桂昌寺跡 地獄極楽

【けいしょうじあと じごくごくらく】

桂昌寺は江戸時代には無住寺となり荒廃していた。江戸後期になり午道法印という僧が復興させ、ついで文政3年(1820年)頃に“地獄極楽”を造って大衆教導をおこなったという。

この地獄極楽は、本堂後ろにある岩場に約70mの洞窟を掘り、地獄と極楽の様子を立体的に展示したものである。入り口すぐには閻魔大王と牛頭馬頭が待ち受ける地獄が始まる。さらに奥へ行くと、奪衣婆や血の池地獄など、おなじみの地獄の風景が展開される。この地獄道を抜けると、今度は十三仏が並ぶ極楽への道が続く。そして最大の難所である、高さ5mほどの縦穴を鎖を伝ってよじ登ると、岩場の頂上に出ることができ、そこが極楽浄土の場所となっている。

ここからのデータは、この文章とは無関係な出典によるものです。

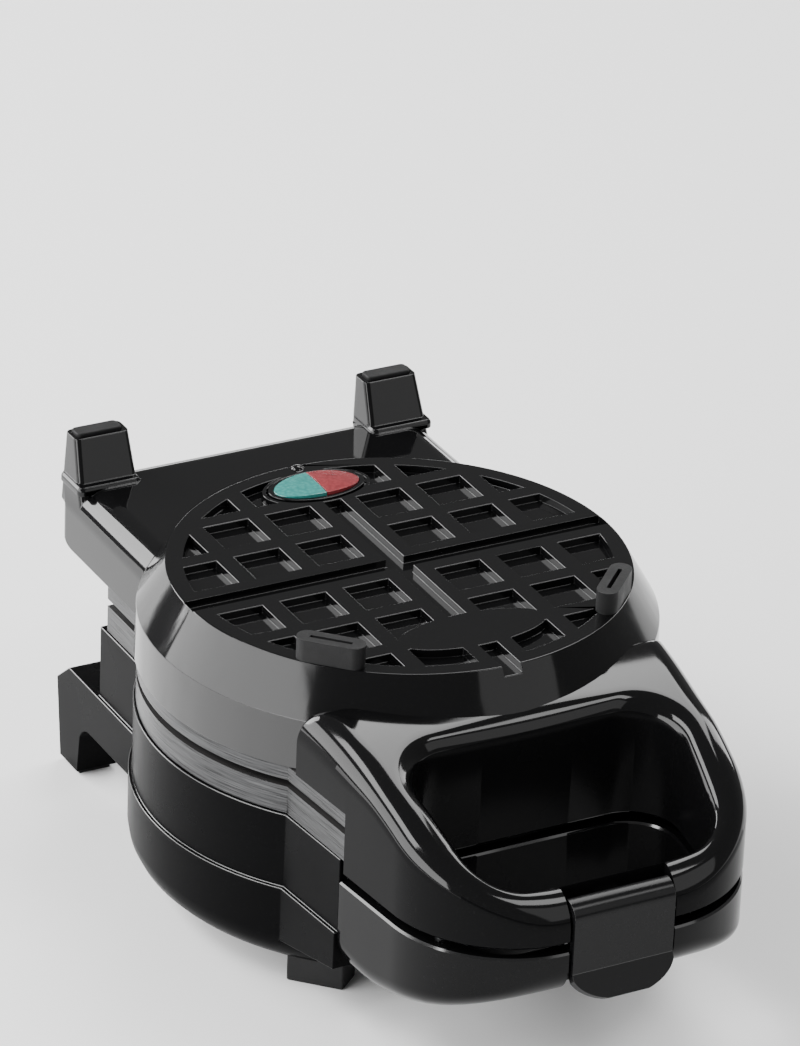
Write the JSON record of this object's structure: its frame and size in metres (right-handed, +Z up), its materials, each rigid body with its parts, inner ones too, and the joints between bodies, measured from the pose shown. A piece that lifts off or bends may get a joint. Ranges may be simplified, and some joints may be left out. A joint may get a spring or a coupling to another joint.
{
  "type": "donut maker",
  "caption": "Closed clamshell countertop maker with a round waffle-relief lid, looped two-part handle and front latch.",
  "frame": {"origin": "middle of the bounding box, on the table under the feet", "axes": "+Z up; +Y towards the hinge, -Y towards the handle and latch; +X to the right seen from the handle"},
  "size_m": [0.1994, 0.3192, 0.1412],
  "materials": {
    "black_gloss": "glossy",
    "black_satin": "satin",
    "inner_black": "matt",
    "rubber": "matt",
    "green_lens": "glossy",
    "red_lens": "glossy",
    "plate_metal": "brushed rim, dark coating inside",
    "bright_sheet": "bright sheet",
    "heater_sheath": "dark oxide",
    "steel": "zinc plated",
    "ceramic": "matt",
    "lamp_glow": "glossy"
  },
  "bodies": {
    "lid": {"lid_cover": "black_gloss", "lid_handle": "black_gloss", "lid_handle_plate": "inner_black", "lid_handle_screws": "steel", "lid_hinge_plate": "inner_black", "lid_hinge_screws": "steel", "lug_pads": "rubber", "lid_feet": "rubber", "lamp_bezel": "black_satin", "green_lens": "green_lens", "red_lens": "red_lens", "lamp_holder": "ceramic", "signal_lamps": "lamp_glow", "upper_plate": "plate_metal", "upper_heater": "heater_sheath", "upper_reflector": "bright_sheet", "upper_plate_screws": "steel", "thermostat": "ceramic", "thermal_fuse": "ceramic", "latch_pin": "steel", "latch_spring": "steel"},
    "latch": {"latch": "black_satin"},
    "base": {"base_housing": "black_satin", "base_handle": "black_satin", "base_handle_plate": "inner_black", "base_handle_screws": "steel", "bottom_cover": "inner_black", "bottom_screws": "steel", "front_feet": "rubber", "rear_feet": "rubber", "lower_plate": "plate_metal", "lower_heater": "heater_sheath", "lower_reflector": "bright_sheet", "lower_plate_screws": "steel", "hinge_pins": "steel", "terminal_block": "ceramic", "cord_gland": "rubber"}
  },
  "joints": [
    {"name": "lid_hinge", "type": "hinge", "parent": "base", "child": "lid", "pos_m": [0, 0.1356, 0.075], "axis": [-1, 0, 0], "range_deg": [0, 105]},
    {"name": "latch_pivot", "type": "hinge", "parent": "lid", "child": "latch", "pos_m": [0, -0.1478, 0.0779], "axis": [-1, 0, 0], "range_deg": [0, 32], "stiffness_Nm_per_rad": 0.02, "springref_deg": -20.05}
  ]
}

素人が造った石像、しかも江戸時代に造られた洞窟であるので、規模も小さく稚拙な印象もあるが、“大衆教導”という観点から見ると、なかなか興味深いものを覚える。特に地獄から極楽へ続いていく道、とりわけ最後に極楽へ達するために縦穴をよじ登り、じめじめした洞窟から一転日の当たる高台に出てこれるという趣向は、今日でも感動的な体験であるだろうと思うところである。